Piazza Fontana (1969), 17 morti e 88 feriti a causa della bomba esplosa alla sede della Banca Nazionale dell’Agricoltura, comunemente ritenuto l’inizio ufficiale della strategia della tensione e dei successivi anni di piombo, a cui si legano una serie di fatti mai del tutto chiariti come la morte del primo indiziato, l’anarchico Giuseppe Pinelli, e l’omicidio del commissario di polizia Luigi Calabresi, identificato dai gruppi extraparlamentari di sinistra come il responsabile della morte di Pinelli
Gioia Tauro (1970), 6 morti e 66 feriti nell’attentato dinamitardo al treno Palermo-Torino, in concomitanza con la rivolta di Reggio Calabria per l’assegnazione del capoluogo regionale in attuazione dell’istituzione della Regione
Peteano (1972), subito dopo l’assassinio del commissario Calabresi – ascritto alla responsabilità di gruppi di sinistra – la risposta neofascista nella logica degli opposti estremismi fu l’attentato in cui persero la vita tre carabinieri e rimasero gravemente feriti altri due nell’esplosione di una cinquecento imbottita d’esplosivo a Peteano, frazione tra Sagrado e Savogna d’Isonzo, a 5 km da Gorizia
Questura di Milano (1973), esattamente un anno dopo l’omicidio del commissario Calabresi, 4 morti e 52 feriti per l’esplosione di un ordigno davanti alla Questura del capoluogo lombardo, mentre si scopriva un busto commemorativo del commissario
Italicus (1974), 12 morti e 48 feriti nell’esplosione della bomba sulla carrozza n. 5 dell’espresso Roma-Monaco di Baviera all’altezza della stazione San Benedetto Val di Sambro, subito fuori della grande galleria dell’Appennino, all’interno della quale si calcolò che i morti sarebbero stati molti di più
Piazza della Loggia (1974), 8 morti e 102 feriti in seguito all’esplosione di una bomba collocata in un cestino portarifiuti in Piazza della Loggia nel centro di Brescia, durante una manifestazione antifascista
Ustica (1980), 81 morti nell’esplosione sui cieli di Ustica del DC9 Itavia decollato da Palermo e diretto a Bologna, probabilmente in seguito all’impatto con un missile lanciato da aviogetti militari di nazionalità non meglio precisata
Stazione di Bologna (1980), 85 morti e 218 feriti, il tributo di sangue più alto che ne fa l’evento legato al terrorismo più tragico in assoluto della storia d’Italia, l’orologio della stazione per volontà della cittadinanza bolognese resterà fermo per sempre all’ora della strage, le 10,25 del mattino
Rapido 904 (1984), la riedizione della strage dell’Italicus il 23 dicembre 1984 – da qui il nome di strage di Natale – nello stesso punto di dieci anni prima, ma stavolta i terroristi attesero che il treno fosse entrato in galleria, risultato 17 morti e 267 feriti.
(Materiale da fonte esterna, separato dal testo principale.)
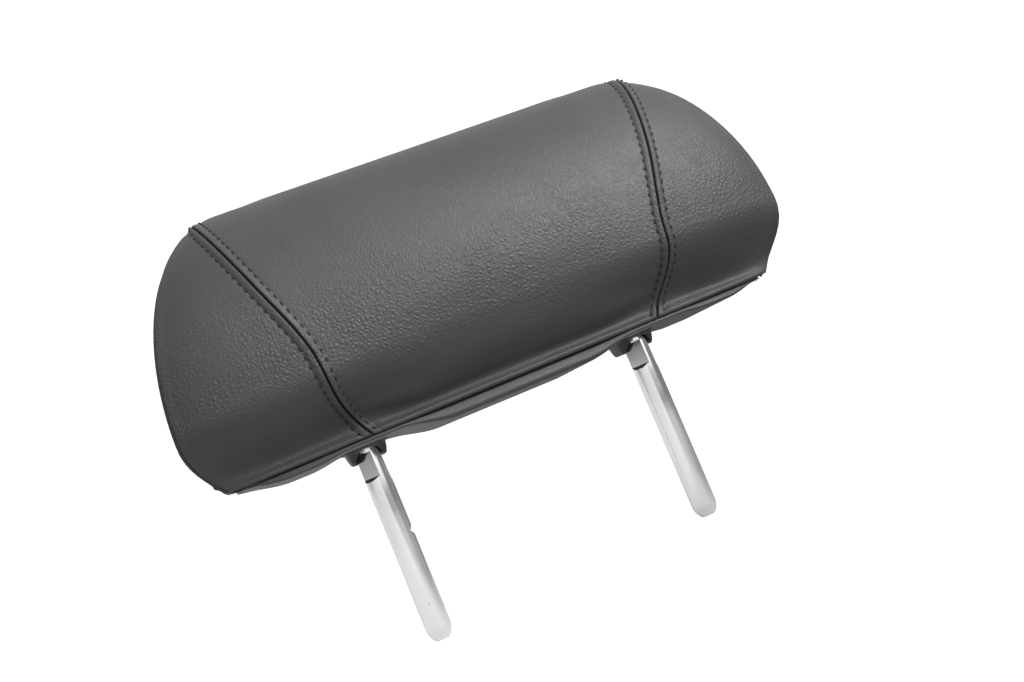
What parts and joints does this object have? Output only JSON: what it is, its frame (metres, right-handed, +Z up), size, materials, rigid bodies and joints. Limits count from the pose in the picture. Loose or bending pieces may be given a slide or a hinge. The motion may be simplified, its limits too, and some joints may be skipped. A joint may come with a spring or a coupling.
{
  "type": "car headrest",
  "caption": "Padded leather car headrest with seamed side panels that tilts on a bent steel rod with two chromed posts for a seat back's guides.",
  "frame": {"origin": "midway between the two posts, level with the underside of the cushion, where the posts enter the seat's guides when the headrest is fully down", "axes": "+Z up along the posts, +X across to the right of the picture, which is the sitter's left, and the face that meets the head looks towards -Y"},
  "size_m": [0.2848, 0.0949, 0.214],
  "materials": {
    "post_chrome": "bright chrome plating on steel, with bare machined notches",
    "cover_leather": "black pebble-grain leather, semi-matt, with black topstitching",
    "foam": "moulded polyurethane foam",
    "black_plastic": "black moulded plastic, fine matt texture",
    "carrier_plastic": "dark grey glass-filled plastic",
    "zinc_steel": "zinc-plated steel"
  },
  "bodies": {
    "post_frame": {"post_rod": "post_chrome"},
    "cushion": {"centre_panel": "cover_leather", "left_side_panel": "cover_leather", "right_side_panel": "cover_leather", "rear_panel": "cover_leather", "bottom_panel": "cover_leather", "foam_core": "foam", "left_bezel": "black_plastic", "right_bezel": "black_plastic", "carrier_front": "carrier_plastic", "carrier_rear": "carrier_plastic", "left_pivot_bush": "black_plastic", "right_pivot_bush": "black_plastic", "friction_clamp": "zinc_steel", "carrier_screw_lower_left": "zinc_steel", "carrier_screw_upper_left": "zinc_steel", "carrier_screw_lower_right": "zinc_steel", "carrier_screw_upper_right": "zinc_steel", "clamp_screw_lower": "zinc_steel", "clamp_screw_upper": "zinc_steel"}
  },
  "joints": [
    {"name": "cushion_tilt", "type": "hinge", "parent": "post_frame", "child": "cushion", "pos_m": [0, 0, 0.056], "axis": [1, 0, 0], "range_deg": [-9, 0]}
  ]
}
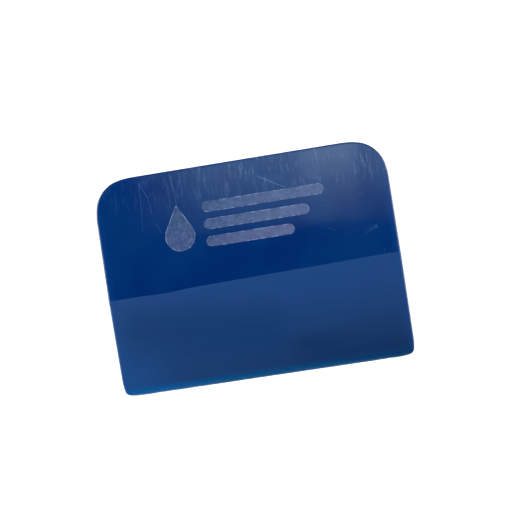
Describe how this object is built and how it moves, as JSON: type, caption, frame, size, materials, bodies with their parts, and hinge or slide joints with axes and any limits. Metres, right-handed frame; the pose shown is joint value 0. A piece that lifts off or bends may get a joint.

E’ comunemente ricordato come l’ultimo atto della guerra dei terrorismi che ha insanguinato l’Italia per quindici anni, almeno a livello di stragi di massa.
P.S. a seguito delle proteste della popolazione, l’orologio della stazione Bologna è stato fermato nuovamente all’ora in cui è diventato tristemente famoso in tutto il mondo.